Roanoke Times Copyright (c) 1995, Landmark Communications, Inc. DATE: WEDNESDAY, August 11, 1993 TAG: 9308110023 SECTION: NATIONAL/INTERNATIONAL PAGE: A-7 EDITION: METRO SOURCE: Associated Press DATELINE: ATLANTA LENGTH: Medium
Scientists say it's only a matter of time before another exotic germ or new strain of bacterium attacks, but budget cutbacks have sapped their ability to protect Americans from such emerging diseases.
"This is something you can't ignore," said Dr. Gail Cassell, a microbiologist who advises the Centers for Disease Control and Prevention. "We are in for danger."
The CDC functions as America's medical sleuths, determining the reasons for sudden outbreaks and finding ways to prevent disease. With known diseases such as flu, lead poisoning and, recently, even AIDS, its system works well.
But there's no system to warn about emerging diseases, like the new cholera strain that has killed 5,000 people in India this year or the hantavirus that has taken at least 18 lives in the American Southwest since late May.
And Americans' vulnerability is heightened because the scientists who fight new, rare diseases are vanishing in the face of budget constraints and natural attrition, and there's no money for replacements.
"It's like letting your insurance policy lapse," said Dr. Robert Shope of Yale University School of Medicine. "The danger's always there, but our ability to react to it is not so great."
"We're going to be at increased risk for these things getting out of hand," said the CDC's Dr. C.J. Peters, one of the world's handful of experts on hantavirus. "Imagine what it would have meant to the U.S. if AIDS had been kept in Africa, for example."
Doctors believe AIDS originated in African monkeys and somehow made the jump to humans.
New diseases can evolve from animals, or mutate or migrate from other countries. The challenge is preventing or containing them.
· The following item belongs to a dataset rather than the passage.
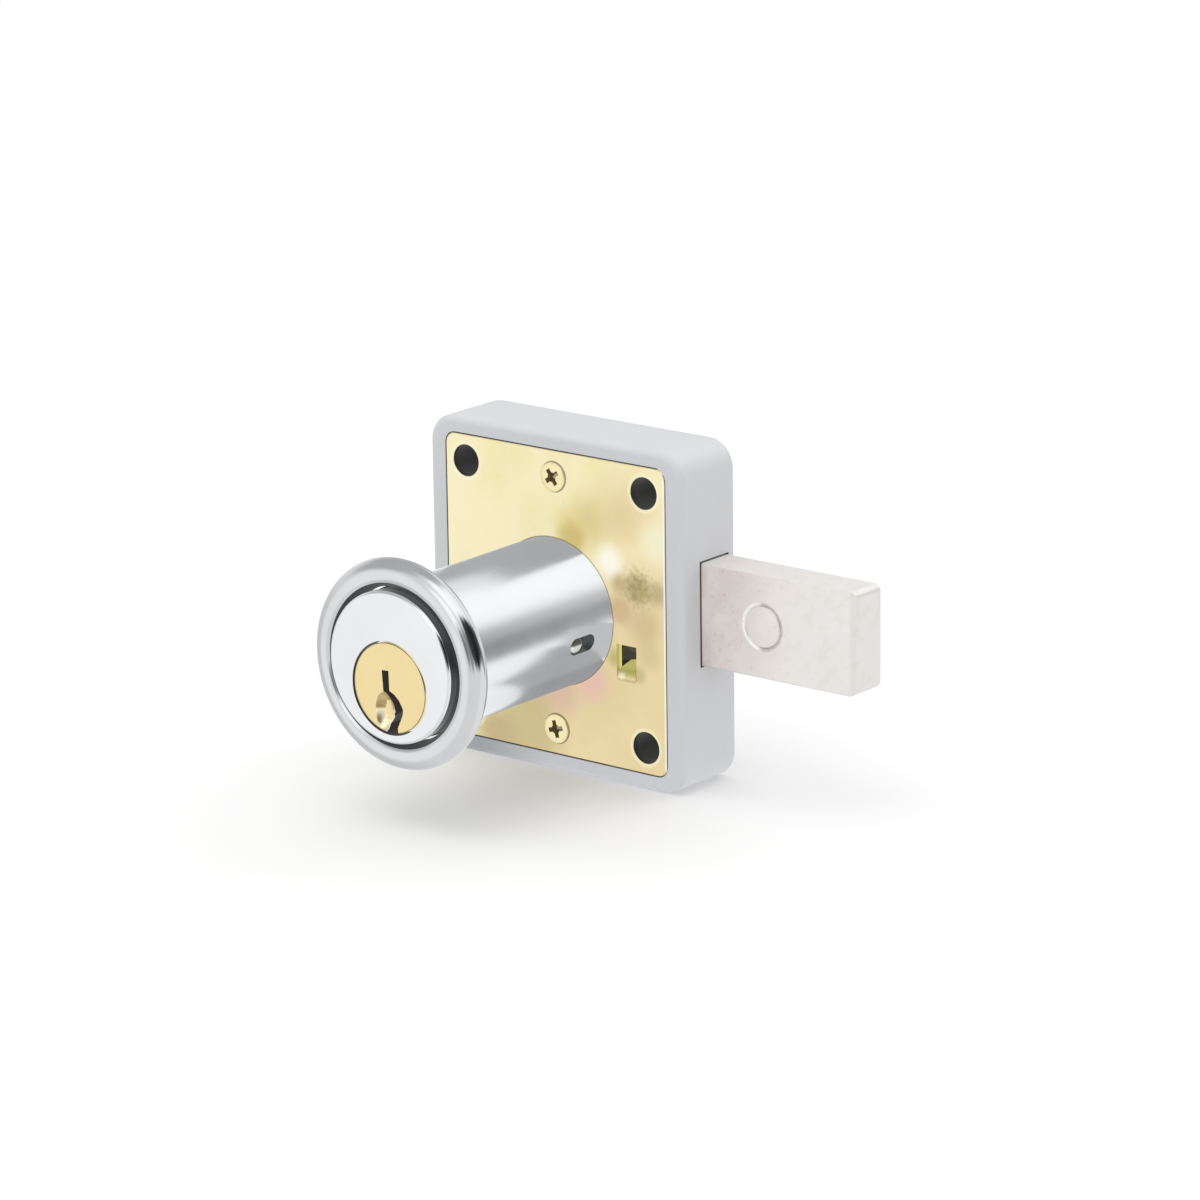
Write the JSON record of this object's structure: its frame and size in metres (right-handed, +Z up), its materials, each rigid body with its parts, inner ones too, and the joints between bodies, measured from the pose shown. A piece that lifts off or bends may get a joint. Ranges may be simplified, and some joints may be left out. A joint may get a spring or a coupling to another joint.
{
  "type": "cabinet lock",
  "caption": "Surface mounted cabinet lock: keyed barrel with a sliding trim ring, square case with a flush cover plate, and a rectangular deadbolt thrown by a crank.",
  "frame": {"origin": "centre of the four mounting holes, on the front face of the cover plate", "axes": "+X along the bolt's throw, +Y into the cabinet (the barrel points along -Y), +Z up"},
  "size_m": [0.0755, 0.0501, 0.0516],
  "materials": {
    "case_paint": "satin light grey coating",
    "plate_zinc": "yellow zinc plating, semi-gloss",
    "screw_zinc": "yellow zinc plating",
    "sleeve_chrome": "bright chrome",
    "core_chrome": "bright chrome",
    "ring_chrome": "bright chrome",
    "plug_brass": "polished",
    "pin_brass": "turned",
    "driver_steel": "turned",
    "spring_steel": "drawn wire",
    "strip_brass": "plain",
    "clip_steel": "phosphated",
    "keeper_steel": "polished end",
    "cam_steel": "zinc plated",
    "crank_steel": "hardened",
    "bolt_nickel": "satin nickel plating",
    "insert_steel": "dressed flush"
  },
  "bodies": {
    "lock_body": {"case": "case_paint", "cover_plate": "plate_zinc", "cover_screws": "screw_zinc", "barrel_sleeve": "sleeve_chrome", "barrel_screws": "screw_zinc", "cylinder_core": "core_chrome", "core_keeper_pin": "keeper_steel", "chamber_strip": "strip_brass", "driver_pin_1": "driver_steel", "driver_pin_2": "driver_steel", "driver_pin_3": "driver_steel", "driver_pin_4": "driver_steel", "driver_pin_5": "driver_steel", "pin_spring_1": "spring_steel", "pin_spring_2": "spring_steel", "pin_spring_3": "spring_steel", "pin_spring_4": "spring_steel", "pin_spring_5": "spring_steel"},
    "plug": {"plug": "plug_brass", "plug_clip": "clip_steel", "drive_cam": "cam_steel", "crank_pin": "crank_steel", "cam_screw": "cam_steel", "key_pin_1": "pin_brass", "key_pin_2": "pin_brass", "key_pin_3": "pin_brass", "key_pin_4": "pin_brass", "key_pin_5": "pin_brass"},
    "bolt": {"bolt": "bolt_nickel", "bolt_insert": "insert_steel"},
    "trim_ring": {"trim_ring": "ring_chrome"}
  },
  "joints": [
    {"name": "plug_turn", "type": "hinge", "parent": "lock_body", "child": "plug", "pos_m": [-0.00045, 0, -0.00424], "axis": [0, -1, 0], "range_deg": [0, 180]},
    {"name": "bolt_slide", "type": "slide", "parent": "lock_body", "child": "bolt", "axis": [1, 0, 0], "range_m": [-0.0277, 0]},
    {"name": "ring_slide", "type": "slide", "parent": "lock_body", "child": "trim_ring", "axis": [0, 1, 0], "range_m": [-0.06, 0.031]}
  ],
  "couplings": [
    {"joint": "plug_turn", "follows": "bolt_slide", "rad_per_m": -113.41}
  ]
}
But research into most infectious diseases is underfunded until the germ causes an outbreak, said Cassell, of the University of Alabama at Birmingham.
"That was the lesson of AIDS - to not be caught unprepared," she said. "We haven't learned it."
The CDC does expect from Congress a record $2.2 billion for 1994.
But for all infectious diseases except AIDS, which has an independent line of funding, the House has appropriated $40.3 million - less than half the $92 million requested and no increase from this year. The Senate has yet to set a figure.
Over the past decade, the CDC has lost about 20 percent of its personnel and its budget for infectious diseases other than AIDS. And last year, the Pentagon ended most of its research into rare diseases that threaten to migrate to the United States.
Only AIDS, tuberculosis and vaccine research - President Clinton's priorities - are getting increases at the National Institute of Allergy and Infectious Diseases next year, said financial manager Steven Berkowitz.
The reasons: More and more diseases must vie for a share of the same pool, and research costs far outstrip inflation, even when funds are increased, he said.
The CDC says three U.S. outbreaks, in rapid succession, depleted its funds this year:
E. coli, a little-understood, food-borne bacteria that got into hamburgers in a Pacific Northwest restaurant chain in January, killing two children and striking 500 other people ill.
Cryptosporidium, an intestinal parasite that sneaked into Milwaukee's water, striking thousands in April.
A new strain of rodent-borne hantavirus that has caused severe respiratory illness in the Southwest.